I must be tired and not reading it right. Does their website mean that it takes 3.3 crank revolutions to turn the drive ring once?
Or is it the other end, meaning that 1.82 turns of the crank turn the drive ring once?
does the calculator on their site not tell you?
[url= http://pinion.eu/en/p1-12-gearbox/ ]http://pinion.eu/en/p1-12-gearbox/[/url]
Sorry, I think I'm being an idiot. Thats probably what you are looking at. I don't know is the real answer.
Drop Olsen bikes a message, he's been running one a while and is selling them too plus he's a dead helpful chap.
Your second interpretation is correct. the crank turns 1.82 revs for each revolution of the ring.
So with the same size ring, a 30/1.82 ~ 16 or 17t sprocket will give you roughly the same gear.
Thanks, that's what I was trying to bottom out. The bike I'm looking at, has kinematics designed around a 30t chainring.
I'm wondering what size to run on the freehub to go slightly lower and a good bit higher than my existing 30-10/42 setup.
In that case, 12t on the back should give you roughly equivalent gearing with a 30t ring.
Must have buggered up my maths then. I thought it was closer to 24.
Oh... Hang on... We may be at cross purposes here.
I read that as 42t chainring, 30t sprocket. You're actually asking about the reverse, yes?
In which case, your maths is correct. The exact equivalent gearing would be 23.1t, so Pinion's standard 24t sprocket will give you exactly what you are looking for.
Cheers. Yes, I'm old and unfit and the hills are steep around here.
Now that's sorted time for the important question. What bike are you looking at?
Taniwha. But, they only come as complete bikes so are more expensive that I was originally planning. Also, not been a fan in the past of single pivot bikes in the past. However, the single chainline might put a new twist on that along with the improved sprung to unsprung ratio.

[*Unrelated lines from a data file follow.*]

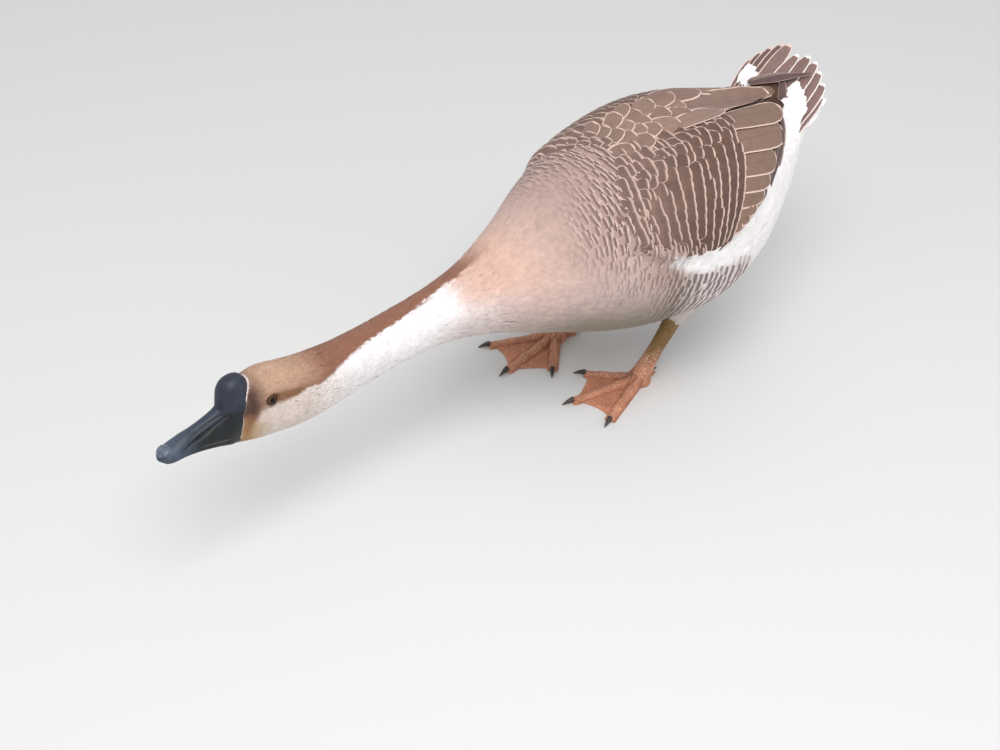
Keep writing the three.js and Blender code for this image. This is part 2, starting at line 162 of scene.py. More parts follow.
def addObject(name, data):
    thing = bpy.data.objects.new(name, data)
    bpy.context.scene.collection.objects.link(thing)
    return thing


def makeMesh(name, surface, materials, maps=None, rim=None, **attributes):
    # one object from points in mm and their faces. maps are UVs by face corner, attributes are by point: a
    # tint is a colour, other rows of three are vectors
    points, faceSets = surface
    mesh = bpy.data.meshes.new(name)
    corners = joined([faces.ravel() for faces in faceSets])
    sizes = joined([np.full(len(faces), faces.shape[1]) for faces in faceSets])
    mesh.vertices.add(len(points))
    mesh.loops.add(len(corners))
    mesh.polygons.add(len(sizes))
    store(mesh.vertices, "co", (points + bodyShift) / 1000)
    store(mesh.loops, "vertex_index", corners, np.int32)
    store(mesh.polygons, "loop_start", np.cumsum(sizes) - sizes, np.int32)
    store(mesh.polygons, "use_smooth", np.ones(len(sizes)), bool)
    mesh.update(calc_edges=True)
    for key, places in (maps or {}).items():
        store(mesh.uv_layers.new(name=key).data, "uv", places)
    for key, value in attributes.items():
        kind, field = ("FLOAT", "value") if value.ndim == 1 else ("FLOAT_VECTOR", "vector")
        if key == "tint":
            kind, field, value = "FLOAT_COLOR", "color", np.column_stack([value, np.ones(len(value))])
        store(mesh.attributes.new(key, kind, "POINT").data, field, value)
    if rim is not None:  # both ends of an edge on a vane's rim make it a sharp one
        ends = np.zeros(len(mesh.edges) * 2, np.int32)
        mesh.edges.foreach_get("vertices", ends)
        sharp = rim[ends].reshape(-1, 2).all(1)
        store(mesh.attributes.new("sharp_edge", "BOOLEAN", "EDGE").data, "value", sharp, bool)
    for material in materials:
        mesh.materials.append(material)
    return addObject(name, mesh)


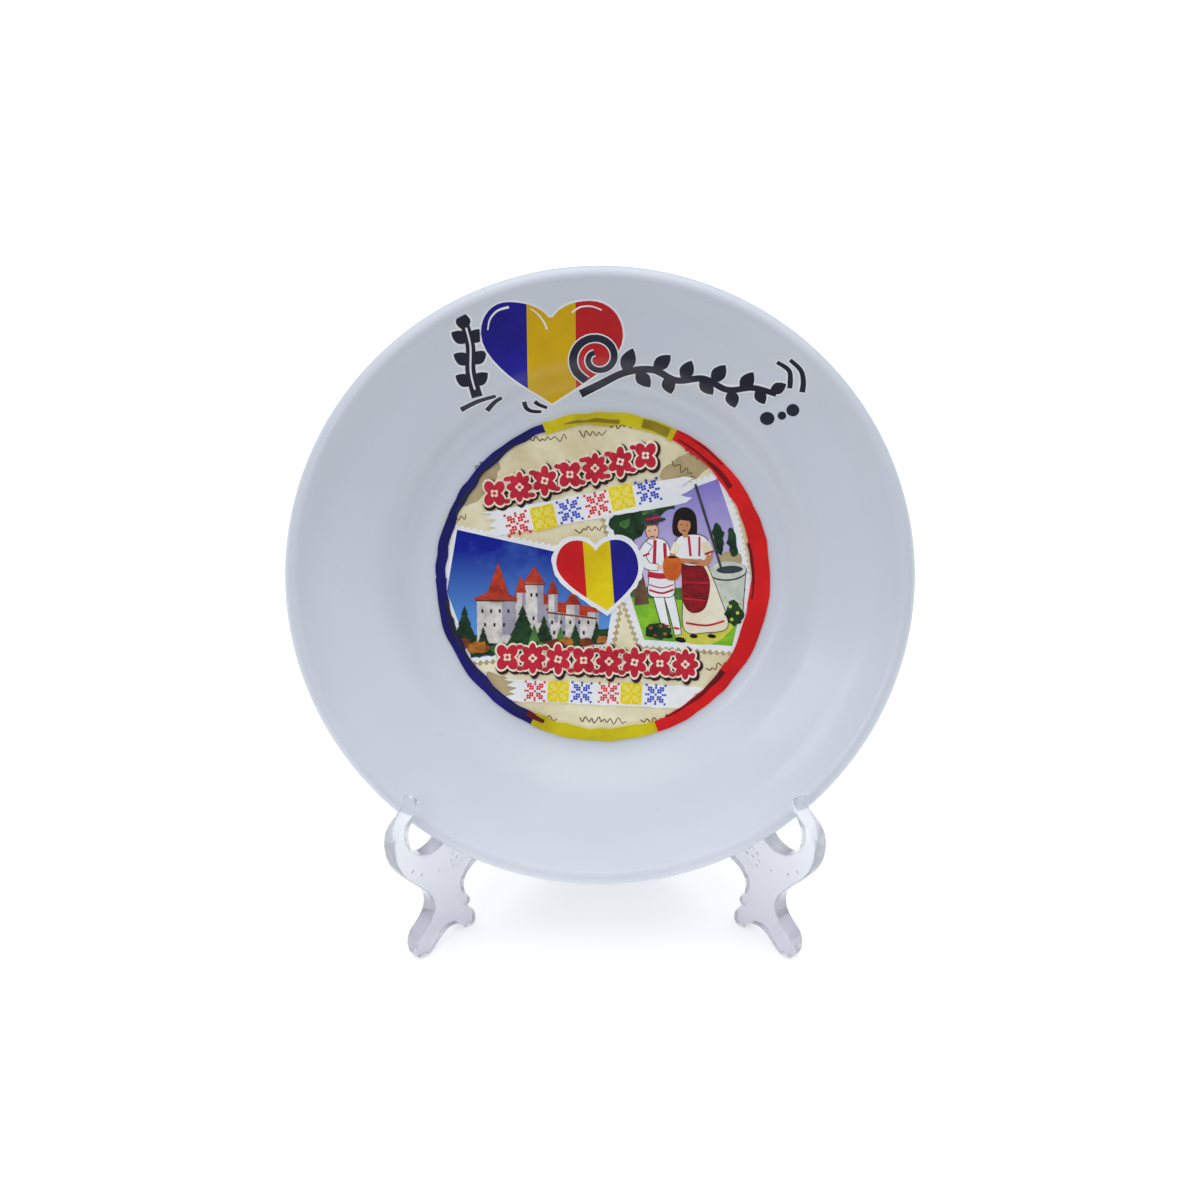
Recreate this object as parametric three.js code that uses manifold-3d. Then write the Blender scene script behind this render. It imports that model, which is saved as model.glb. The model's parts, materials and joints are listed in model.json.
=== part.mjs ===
// A glazed souvenir plate leaning in a folding stand of clear plastic. Millimetres, +Z up, the plate faces -Y.
// The stand is two flat wings that hinge about an upright rod behind the plate, and open like a V towards the front.
import * as THREE from "three";
import { mergeVertices } from "three/addons/utils/BufferGeometryUtils.js";
import Module from "manifold-3d";

const wasm = await Module();
wasm.setup();

const degree = Math.PI / 180;
const gap = 0.3; // between neighbours that only touch

const plate = {
  radius: 75, // to the outside of the lip
  depth: 18, // from the top of the lip to the foot ring
  lean: 18.5 * degree, // the face tips back from upright
  centreHeight: 94.2, // the middle of the lip's plane, above the table
  offCentre: 1.2, // the plate sits this far left of the stand's middle
  wellRadius: 42.5, // of the flat middle
  wellDepth: 13,
  rimStart: 54, // where the curved wall runs into the straight rim
  rimSlope: 0.306, // rise of the rim over its width
  lipRadius: 2.2,
  wall: 3.6,
  footRadius: 44,
  footWidth: 2.5,
  sides: 72,
};

const transfer = {
  lift: 0.4, // above the glaze
  thickness: 0.4,
  middleRadius: 40.6,
  middleShift: new THREE.Vector2(0.7, -1.1), // the print sits a little off centre
};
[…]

There aren't many gearbox bikes so I thought it may be. Did you not consider the Mojo Geometron/Nicolai Ion GPI? That is a four bar linkage.
I've looked at the geometron, both gpi and standard, but it's heavier and strikes me as a very single purpose bike that needs riding flat out. Our all day trail rides have flat out bits, but they're not flat out non stop.